Checking a lot of boxes with not a lot of verbal feedback is often best for kids. Their movement solutions are more malleable. They’re not fighting previously hardwired patterns. If you design the right environment and give them an external objective (hit it high and hard), there’s a good chance they’re going to figure out how to do it. It won’t always work, but more times than not it’s better to refer to Bernstein’s Principle: “The body will organize itself in accordance with the overall goal of the activity.” The less hardwired the previous movement solutions are, the more effective this principle is. Words are semantics. They mean different things to different people, but they’re very easy to get married to. If you’re. Be strategic about what you say and when you say it. You don’t want to run the risk of arranging a bad marriage. 
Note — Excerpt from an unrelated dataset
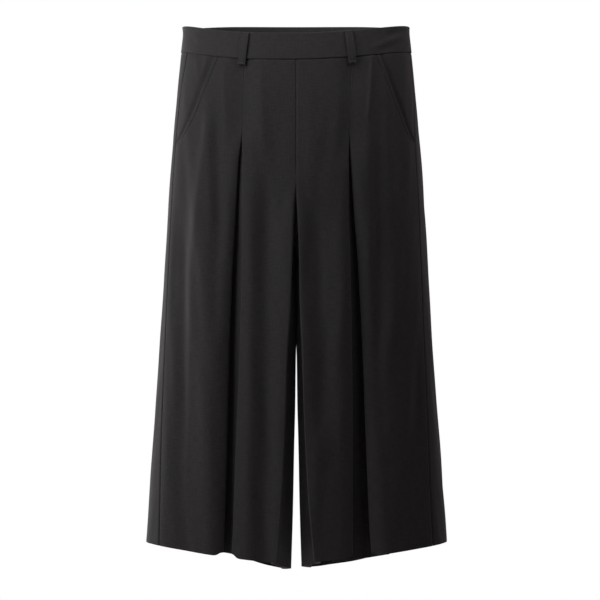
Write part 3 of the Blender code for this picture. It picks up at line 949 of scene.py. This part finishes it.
def front_row(side, level):
    """One row of a front: its inner edge, crest, pleat, and pocket edge or side seam."""
    section = Section(side, "front", level)
    points, reached = inner_strip(section)
    pleat = pleat_line(section)
    before = steps(reached, pleat[0][0], BEFORE_PLEAT_COLUMNS)[:-1]
    end = pocket_edge(section) if level > POCKET_END else section.length
    after = steps(pleat[-1][0], end, AFTER_PLEAT_COLUMNS, FRONT_POWER)
    near = ease(CORNER_TOP, HEM_LEVEL, level) if level < CORNER_TOP else 0.0
    raised = [0.0] * len(points)
    for distance in before:
        off = (pleat[0][0] - distance) / CORNER_WIDTH
        raised.append(CORNER_LIFT * near * math.exp(-off * off))
    layer = read(PLEATS, side + "_layer", level)
    for _, depth in pleat:
        raised.append(CORNER_LIFT * near * (1.0 - PLEAT_HANGS[side] * min(depth / layer, 1.0)))
    for distance in after:
        off = (distance - pleat[-1][0]) / CORNER_WIDTH
        raised.append(CORNER_LIFT * near * math.exp(-off * off))
    points += [section.place(distance) for distance in before]
    points += [section.place(*spot) for spot in pleat]
    points += [section.place(distance) for distance in after]
    return stand(side, points, level, raised)


def back_row(side, level):
    """One row of a back, from its inner edge to the side seam."""
    section = Section(side, "back", level)
    points, reached = inner_strip(section)
    rest = steps(reached, section.length, BACK_COLUMNS, BACK_POWER)
    points += [section.place(distance) for distance in rest]
    return stand(side, points, level)


def bearer_row(side, level):
    """One row of a pocket bearer, from behind the front to the side seam."""
    section = Section(side, "front", level)
    edge = pocket_edge(section)
    left_over = max(section.length - edge, BEARER_SLIP)
    start, slip = edge - BEARER_UNDERLAP, edge - BEARER_SLIP
    line = [start] + steps(start, slip, BEARER_HIDDEN_COLUMNS)
    line += steps(slip, section.length, BEARER_COLUMNS)
    free = ease(*BEARER_FREE, -BAND_DEPTH - level)
    back = BEARER_SET_BACK[side] * (0.5 + 0.5 * free)
    points = []
    for distance in line:
        eased = 1.0 - ease(0.0, min(BEARER_EASE, left_over), distance - edge)
        points.append(section.place(distance, back * eased))
    return stand(side, points, level)


def sew_under_band(sink):
    """The seam below the band, and the cloth that is tucked up inside the band above it."""
    below = np.maximum(sink.from_top() - SEAM_TUCK, 0.0)
    sink.dip(below, BAND_SEAM_DIP, BAND_SEAM_WIDTH)


def sew_panel_edges(sink, levels, curve_top, half):
    """The seams, the hem and the rims that every panel has."""
    sew_under_band(sink)
    centre = np.array([[ease(curve_top, curve_top + CENTRE_FADE, level)] for level in levels])
    sink.dip(sink.from_start(), CENTRE_DIP * centre, CENTRE_WIDTH)
    hem = sink.from_foot()
    sink.inner -= HEM_STEP / (1.0 + np.exp((hem - HEM_TURN_UP) * HEM_STEP_EDGE))
    sink.round_off(hem, HEM_RIM, half)


def make_front(side, sizes, finish):
    """Sews one front with its pleat, up to the slanted pocket edge and the side seam."""
    levels = panel_levels(HEM_LEVEL)
    sink = Sink([front_row(side, level) for level in levels])
    half = sizes.cloth / MM / 2.0
    sew_panel_edges(sink, levels, FRONT_CURVE_TOP, half)
    end = sink.from_end()
    pocket = np.array([[ease(*POCKET_FADE, level - POCKET_END)] for level in levels])
    sink.dip(end, (1.0 - pocket) * SEAM_DIP, SEAM_WIDTH)
    sink.dip(end - sizes.topstitch / MM, pocket * POCKET_DIP, POCKET_DIP_WIDTH)
    near = np.clip(1.0 - end / POCKET_RIM, 0.0, 1.0)
    sink.outer += pocket * half * POCKET_ROUNDING * near * near
    grain = FRONT_GRAIN
    piece = sew_shell("cloth_front_" + side, sink, sizes.cloth / MM, SIGN[side], finish, grain)
    hang(piece, "front_" + side, ["waistband_front"])


def make_back(side, sizes, finish):
    """Sews one back, from the centre and the inside leg to the side seam."""
    levels = panel_levels(HEM_LEVEL)
    sink = Sink([back_row(side, level) for level in levels])
    sew_panel_edges(sink, levels, BACK_CURVE_TOP, sizes.cloth / MM / 2.0)
    sink.dip(sink.from_end(), SEAM_DIP, SEAM_WIDTH)
    grain = BACK_GRAIN
    piece = sew_shell("cloth_back_" + side, sink, sizes.cloth / MM, -SIGN[side], finish, grain)
    hang(piece, "back_" + side, ["waistband_back"])


def make_bearer(side, sizes, finish):
    """Sews the cloth that shows between a slanted pocket edge and the side seam."""
    sink = Sink([bearer_row(side, level) for level in panel_levels(POCKET_END)])
    sew_under_band(sink)
    sink.dip(sink.from_end(), SEAM_DIP, SEAM_WIDTH)
    piece = sew_shell("cloth_bearer_" + side, sink, sizes.cloth / MM, SIGN[side], finish)
    hang(piece, "pocket_bearer_" + side, ["waistband_front"])


def lean(section, distance):
    """How far the band's upper edge leans out behind, where nothing presses on it."""
    if section.face == "front" or section.level < LEAN_STARTS_AT:
        return 0.0
    up = 1.0 - section.level / LEAN_STARTS_AT
    near = ease(section.length, section.length - LEAN_FADE, abs(distance))
    return BAND_LEAN * up * up * near


def band_half(side, face, level, count):
    """Half a row of the waistband, from the centre out to the side seam."""
    section = Section(side, face, level)
    line = []
    for distance in [0.0] + steps(0.0, section.length, count):
        out = BAND_PROUD + lean(section, distance)
        line.append(section.place(distance, -out, BAND_CLOTH, BAND_CREASES))
    return stand(side, line, level)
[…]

When you work with kids, you don’t need to get granular. You need to build the right environment, alter it if it’s not creating desired adaptations, and use the right language at the right time to bring it to life. It’s not good enough to just tell them what to do. Treat it like a video game: Show them the arena, briefly outline the ground rules, and let them figure out the rest. 

Some questions to ponder:

  1. What kind of an environment are you creating for your kids? This includes space, layout, audio, visuals, people, and energy. 
  2. What kinds of verbiage and phrases do you find yourself referring to most often? What is the one thing you end up saying the most? 
  3. What strategies do you find are most effective for creating positive adaptations? This includes drills, games, tools, progressions and regressions.
  4. Which adaptations are the toughest to create? Why do you think that is?
  5. What is one area about your training environment that you think it most powerful?
  6. What is one area you think could improve?